-- START OF Given data --

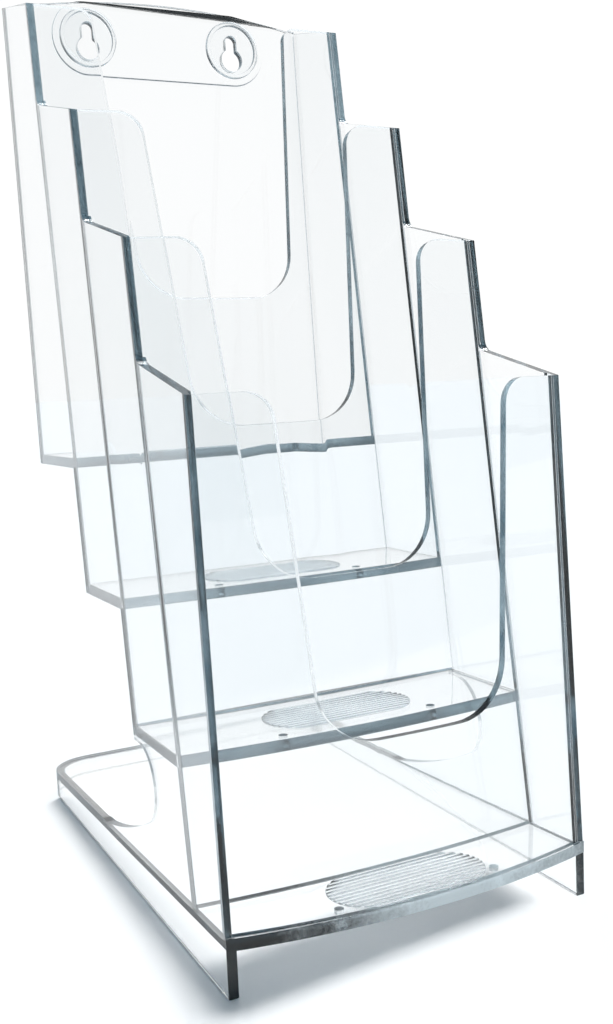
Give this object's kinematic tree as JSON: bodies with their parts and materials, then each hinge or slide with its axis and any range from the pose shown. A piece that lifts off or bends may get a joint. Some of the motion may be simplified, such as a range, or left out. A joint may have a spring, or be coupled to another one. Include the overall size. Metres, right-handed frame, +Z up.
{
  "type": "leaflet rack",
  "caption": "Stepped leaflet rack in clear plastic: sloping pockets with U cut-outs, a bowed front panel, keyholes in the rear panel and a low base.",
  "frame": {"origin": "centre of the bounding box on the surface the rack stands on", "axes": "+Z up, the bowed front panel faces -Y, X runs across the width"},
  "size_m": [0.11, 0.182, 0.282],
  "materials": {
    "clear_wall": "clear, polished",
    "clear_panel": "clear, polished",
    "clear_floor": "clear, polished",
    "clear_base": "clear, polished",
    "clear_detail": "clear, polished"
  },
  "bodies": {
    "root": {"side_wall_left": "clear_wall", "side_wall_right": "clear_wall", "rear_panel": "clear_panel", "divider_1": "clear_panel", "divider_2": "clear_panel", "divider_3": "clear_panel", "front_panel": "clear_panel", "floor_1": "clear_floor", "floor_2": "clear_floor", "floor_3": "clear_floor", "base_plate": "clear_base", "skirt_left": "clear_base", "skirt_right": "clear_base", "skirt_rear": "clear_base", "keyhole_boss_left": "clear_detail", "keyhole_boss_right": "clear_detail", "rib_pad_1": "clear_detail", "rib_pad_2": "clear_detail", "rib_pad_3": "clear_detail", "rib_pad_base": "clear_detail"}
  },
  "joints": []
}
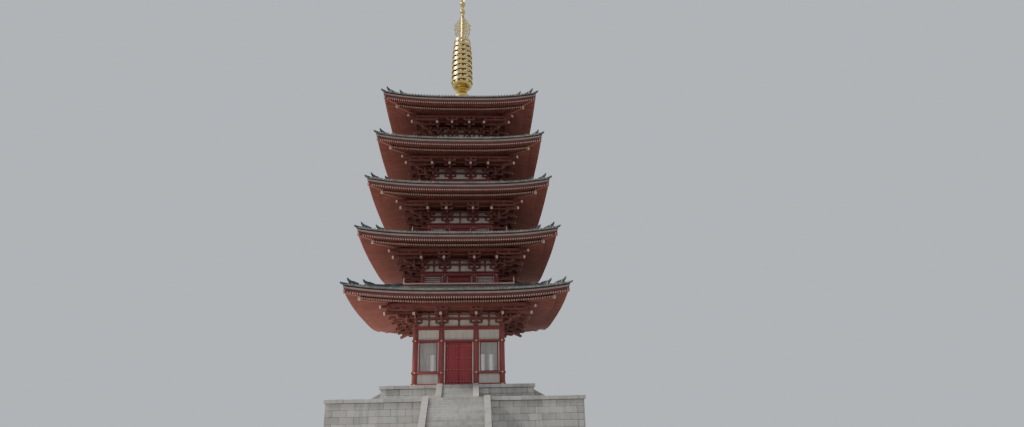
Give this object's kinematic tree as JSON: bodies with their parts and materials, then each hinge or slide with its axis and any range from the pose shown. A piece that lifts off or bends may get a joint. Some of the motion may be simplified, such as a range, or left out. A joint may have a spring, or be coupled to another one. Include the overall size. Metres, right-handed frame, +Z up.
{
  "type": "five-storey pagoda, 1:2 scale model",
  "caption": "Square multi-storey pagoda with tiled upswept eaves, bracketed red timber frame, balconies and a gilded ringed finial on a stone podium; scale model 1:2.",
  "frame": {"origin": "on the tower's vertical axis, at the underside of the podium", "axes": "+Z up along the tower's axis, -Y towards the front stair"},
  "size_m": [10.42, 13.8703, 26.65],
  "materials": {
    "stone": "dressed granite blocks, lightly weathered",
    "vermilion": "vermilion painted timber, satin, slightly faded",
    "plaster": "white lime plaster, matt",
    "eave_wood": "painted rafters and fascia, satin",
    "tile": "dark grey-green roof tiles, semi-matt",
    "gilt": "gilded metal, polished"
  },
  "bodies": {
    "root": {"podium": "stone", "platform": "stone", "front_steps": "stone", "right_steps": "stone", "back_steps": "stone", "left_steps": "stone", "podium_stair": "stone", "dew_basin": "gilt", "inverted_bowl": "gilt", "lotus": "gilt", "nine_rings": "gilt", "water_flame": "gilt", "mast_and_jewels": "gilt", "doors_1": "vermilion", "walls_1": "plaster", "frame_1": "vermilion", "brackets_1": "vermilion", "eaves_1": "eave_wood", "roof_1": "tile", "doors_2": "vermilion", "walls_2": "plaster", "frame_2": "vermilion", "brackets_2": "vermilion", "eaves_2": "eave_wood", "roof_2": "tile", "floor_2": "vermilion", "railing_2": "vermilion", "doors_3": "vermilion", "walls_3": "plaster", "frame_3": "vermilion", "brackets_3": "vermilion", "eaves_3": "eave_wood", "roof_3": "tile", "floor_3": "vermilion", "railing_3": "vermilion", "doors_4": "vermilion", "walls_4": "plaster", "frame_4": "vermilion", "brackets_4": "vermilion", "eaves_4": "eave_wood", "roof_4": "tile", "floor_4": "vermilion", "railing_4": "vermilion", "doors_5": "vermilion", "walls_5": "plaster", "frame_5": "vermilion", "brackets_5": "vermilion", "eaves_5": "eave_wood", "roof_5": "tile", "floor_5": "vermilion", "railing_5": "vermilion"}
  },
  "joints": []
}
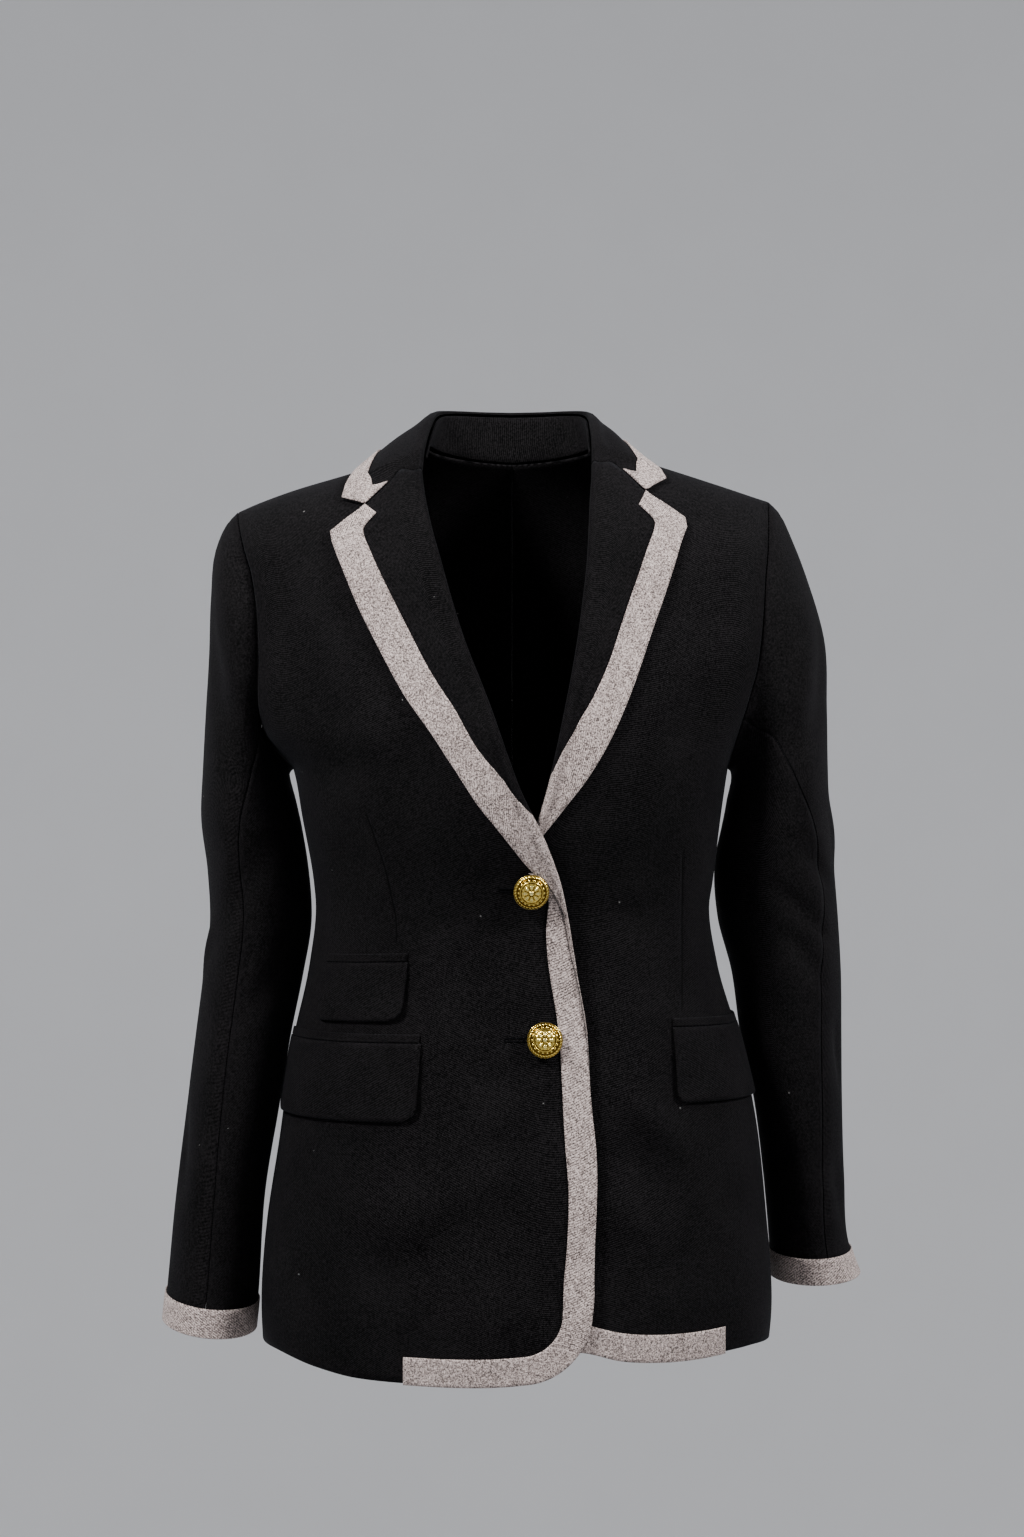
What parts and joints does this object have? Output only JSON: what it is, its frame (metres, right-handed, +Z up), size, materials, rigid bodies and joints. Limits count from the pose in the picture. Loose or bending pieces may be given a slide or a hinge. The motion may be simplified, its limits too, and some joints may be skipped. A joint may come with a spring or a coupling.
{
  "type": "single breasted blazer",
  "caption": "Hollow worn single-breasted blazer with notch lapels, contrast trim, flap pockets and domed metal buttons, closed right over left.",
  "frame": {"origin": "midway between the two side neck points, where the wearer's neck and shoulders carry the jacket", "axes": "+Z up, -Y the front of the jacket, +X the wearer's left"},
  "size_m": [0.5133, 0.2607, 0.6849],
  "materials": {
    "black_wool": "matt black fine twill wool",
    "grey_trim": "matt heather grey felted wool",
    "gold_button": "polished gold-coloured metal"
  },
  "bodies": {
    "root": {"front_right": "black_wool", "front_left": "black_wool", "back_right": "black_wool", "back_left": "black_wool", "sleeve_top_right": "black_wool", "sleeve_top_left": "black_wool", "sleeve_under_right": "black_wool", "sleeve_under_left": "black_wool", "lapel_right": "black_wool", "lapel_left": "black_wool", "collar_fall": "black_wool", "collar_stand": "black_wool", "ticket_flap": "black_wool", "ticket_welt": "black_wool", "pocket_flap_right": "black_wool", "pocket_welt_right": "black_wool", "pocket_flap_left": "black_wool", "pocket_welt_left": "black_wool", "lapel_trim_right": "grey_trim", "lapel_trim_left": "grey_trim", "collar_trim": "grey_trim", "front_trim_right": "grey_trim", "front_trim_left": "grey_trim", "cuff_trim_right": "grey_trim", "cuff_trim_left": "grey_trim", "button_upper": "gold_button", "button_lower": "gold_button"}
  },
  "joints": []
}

-- END OF Given data --

_Given task_
All of the material above needs to be copied exactly.

_Result of this task_
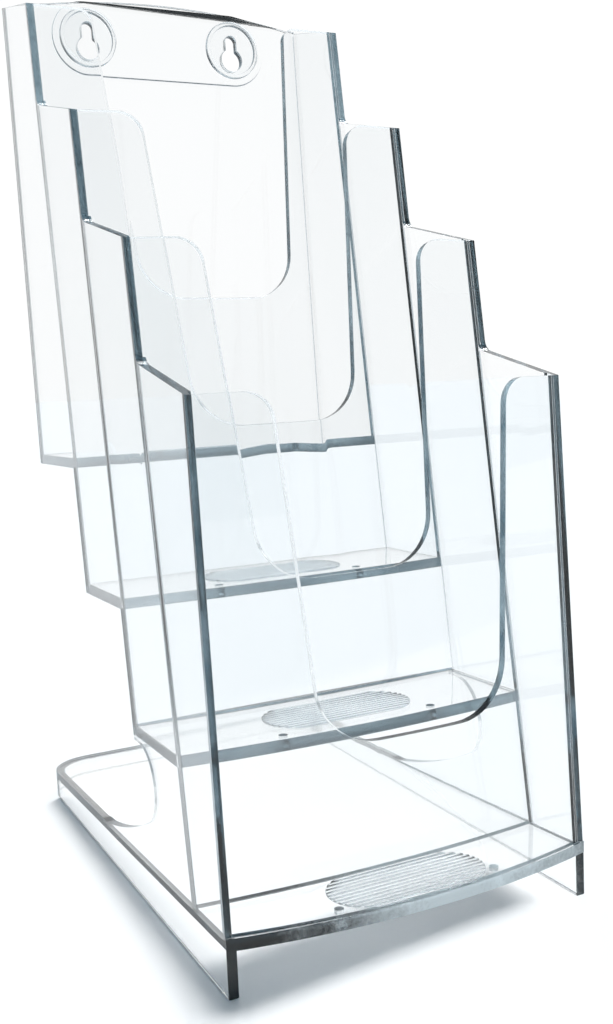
Give this object's kinematic tree as JSON: bodies with their parts and materials, then each hinge or slide with its axis and any range from the pose shown. A piece that lifts off or bends may get a joint. Some of the motion may be simplified, such as a range, or left out. A joint may have a spring, or be coupled to another one. Include the overall size. Metres, right-handed frame, +Z up.
{
  "type": "leaflet rack",
  "caption": "Stepped leaflet rack in clear plastic: sloping pockets with U cut-outs, a bowed front panel, keyholes in the rear panel and a low base.",
  "frame": {"origin": "centre of the bounding box on the surface the rack stands on", "axes": "+Z up, the bowed front panel faces -Y, X runs across the width"},
  "size_m": [0.11, 0.182, 0.282],
  "materials": {
    "clear_wall": "clear, polished",
    "clear_panel": "clear, polished",
    "clear_floor": "clear, polished",
    "clear_base": "clear, polished",
    "clear_detail": "clear, polished"
  },
  "bodies": {
    "root": {"side_wall_left": "clear_wall", "side_wall_right": "clear_wall", "rear_panel": "clear_panel", "divider_1": "clear_panel", "divider_2": "clear_panel", "divider_3": "clear_panel", "front_panel": "clear_panel", "floor_1": "clear_floor", "floor_2": "clear_floor", "floor_3": "clear_floor", "base_plate": "clear_base", "skirt_left": "clear_base", "skirt_right": "clear_base", "skirt_rear": "clear_base", "keyhole_boss_left": "clear_detail", "keyhole_boss_right": "clear_detail", "rib_pad_1": "clear_detail", "rib_pad_2": "clear_detail", "rib_pad_3": "clear_detail", "rib_pad_base": "clear_detail"}
  },
  "joints": []
}
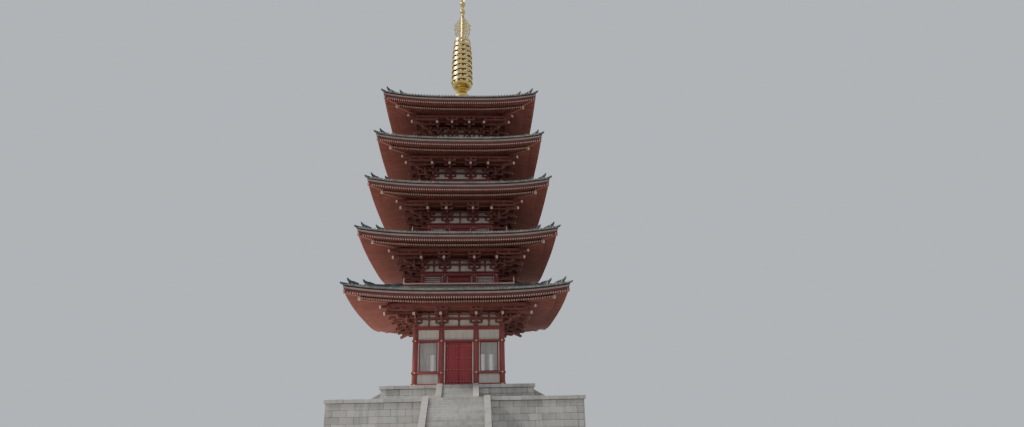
Give this object's kinematic tree as JSON: bodies with their parts and materials, then each hinge or slide with its axis and any range from the pose shown. A piece that lifts off or bends may get a joint. Some of the motion may be simplified, such as a range, or left out. A joint may have a spring, or be coupled to another one. Include the overall size. Metres, right-handed frame, +Z up.
{
  "type": "five-storey pagoda, 1:2 scale model",
  "caption": "Square multi-storey pagoda with tiled upswept eaves, bracketed red timber frame, balconies and a gilded ringed finial on a stone podium; scale model 1:2.",
  "frame": {"origin": "on the tower's vertical axis, at the underside of the podium", "axes": "+Z up along the tower's axis, -Y towards the front stair"},
  "size_m": [10.42, 13.8703, 26.65],
  "materials": {
    "stone": "dressed granite blocks, lightly weathered",
    "vermilion": "vermilion painted timber, satin, slightly faded",
    "plaster": "white lime plaster, matt",
    "eave_wood": "painted rafters and fascia, satin",
    "tile": "dark grey-green roof tiles, semi-matt",
    "gilt": "gilded metal, polished"
  },
  "bodies": {
    "root": {"podium": "stone", "platform": "stone", "front_steps": "stone", "right_steps": "stone", "back_steps": "stone", "left_steps": "stone", "podium_stair": "stone", "dew_basin": "gilt", "inverted_bowl": "gilt", "lotus": "gilt", "nine_rings": "gilt", "water_flame": "gilt", "mast_and_jewels": "gilt", "doors_1": "vermilion", "walls_1": "plaster", "frame_1": "vermilion", "brackets_1": "vermilion", "eaves_1": "eave_wood", "roof_1": "tile", "doors_2": "vermilion", "walls_2": "plaster", "frame_2": "vermilion", "brackets_2": "vermilion", "eaves_2": "eave_wood", "roof_2": "tile", "floor_2": "vermilion", "railing_2": "vermilion", "doors_3": "vermilion", "walls_3": "plaster", "frame_3": "vermilion", "brackets_3": "vermilion", "eaves_3": "eave_wood", "roof_3": "tile", "floor_3": "vermilion", "railing_3": "vermilion", "doors_4": "vermilion", "walls_4": "plaster", "frame_4": "vermilion", "brackets_4": "vermilion", "eaves_4": "eave_wood", "roof_4": "tile", "floor_4": "vermilion", "railing_4": "vermilion", "doors_5": "vermilion", "walls_5": "plaster", "frame_5": "vermilion", "brackets_5": "vermilion", "eaves_5": "eave_wood", "roof_5": "tile", "floor_5": "vermilion", "railing_5": "vermilion"}
  },
  "joints": []
}
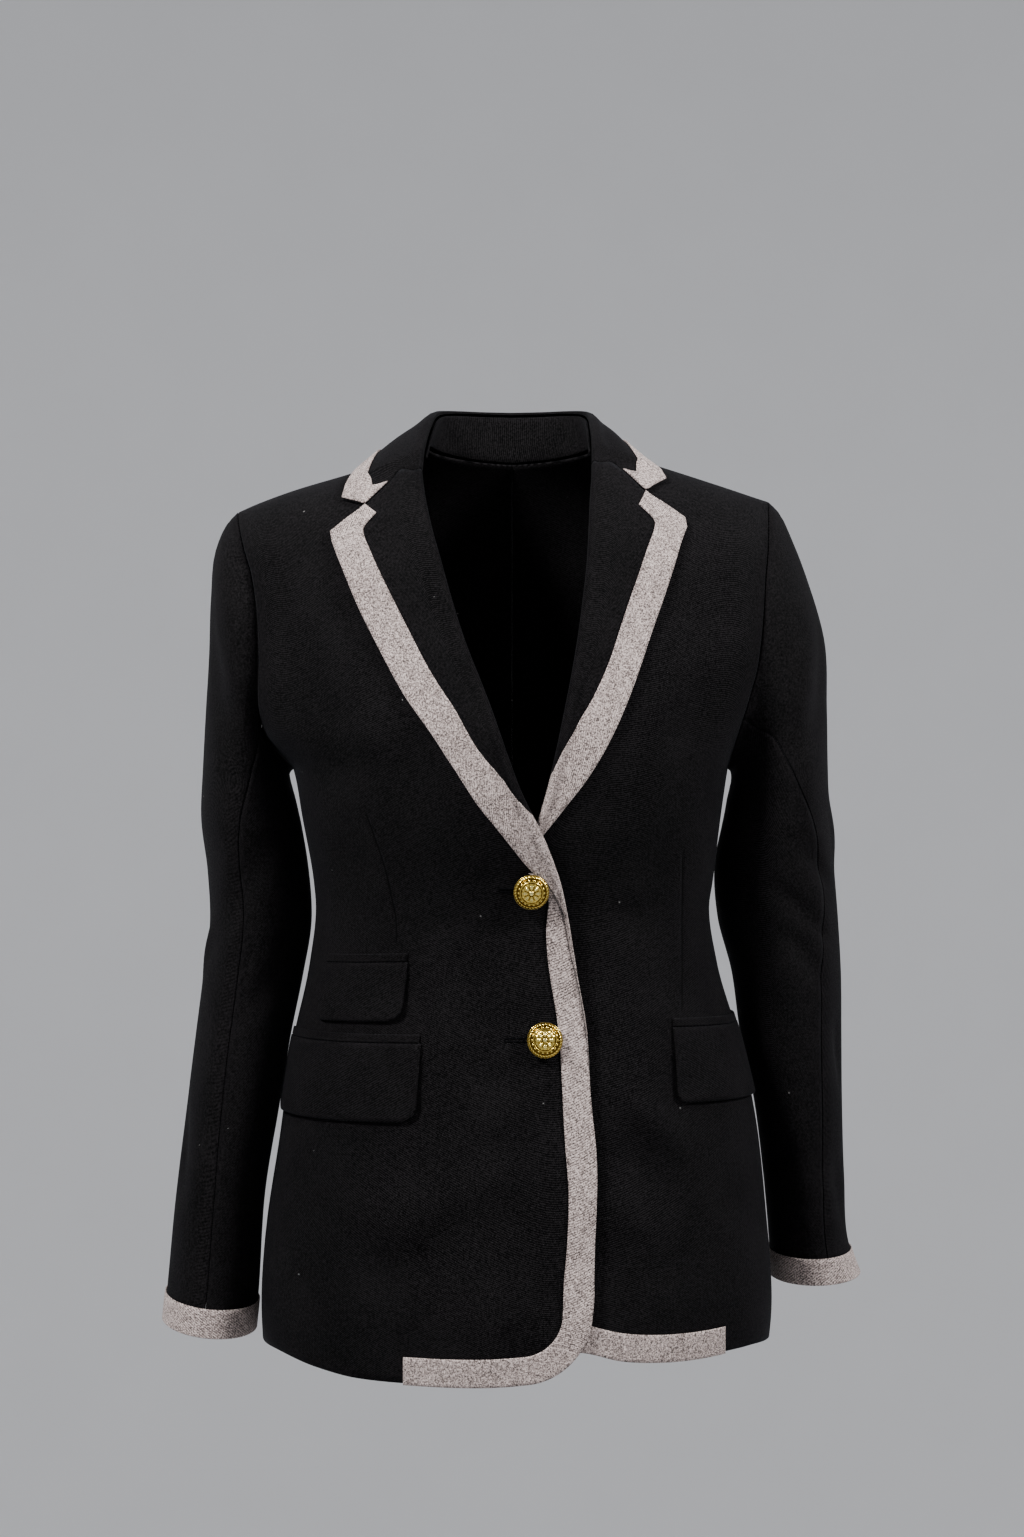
What parts and joints does this object have? Output only JSON: what it is, its frame (metres, right-handed, +Z up), size, materials, rigid bodies and joints. Limits count from the pose in the picture. Loose or bending pieces may be given a slide or a hinge. The motion may be simplified, its limits too, and some joints may be skipped. A joint may come with a spring or a coupling.
{
  "type": "single breasted blazer",
  "caption": "Hollow worn single-breasted blazer with notch lapels, contrast trim, flap pockets and domed metal buttons, closed right over left.",
  "frame": {"origin": "midway between the two side neck points, where the wearer's neck and shoulders carry the jacket", "axes": "+Z up, -Y the front of the jacket, +X the wearer's left"},
  "size_m": [0.5133, 0.2607, 0.6849],
  "materials": {
    "black_wool": "matt black fine twill wool",
    "grey_trim": "matt heather grey felted wool",
    "gold_button": "polished gold-coloured metal"
  },
  "bodies": {
    "root": {"front_right": "black_wool", "front_left": "black_wool", "back_right": "black_wool", "back_left": "black_wool", "sleeve_top_right": "black_wool", "sleeve_top_left": "black_wool", "sleeve_under_right": "black_wool", "sleeve_under_left": "black_wool", "lapel_right": "black_wool", "lapel_left": "black_wool", "collar_fall": "black_wool", "collar_stand": "black_wool", "ticket_flap": "black_wool", "ticket_welt": "black_wool", "pocket_flap_right": "black_wool", "pocket_welt_right": "black_wool", "pocket_flap_left": "black_wool", "pocket_welt_left": "black_wool", "lapel_trim_right": "grey_trim", "lapel_trim_left": "grey_trim", "collar_trim": "grey_trim", "front_trim_right": "grey_trim", "front_trim_left": "grey_trim", "cuff_trim_right": "grey_trim", "cuff_trim_left": "grey_trim", "button_upper": "gold_button", "button_lower": "gold_button"}
  },
  "joints": []
}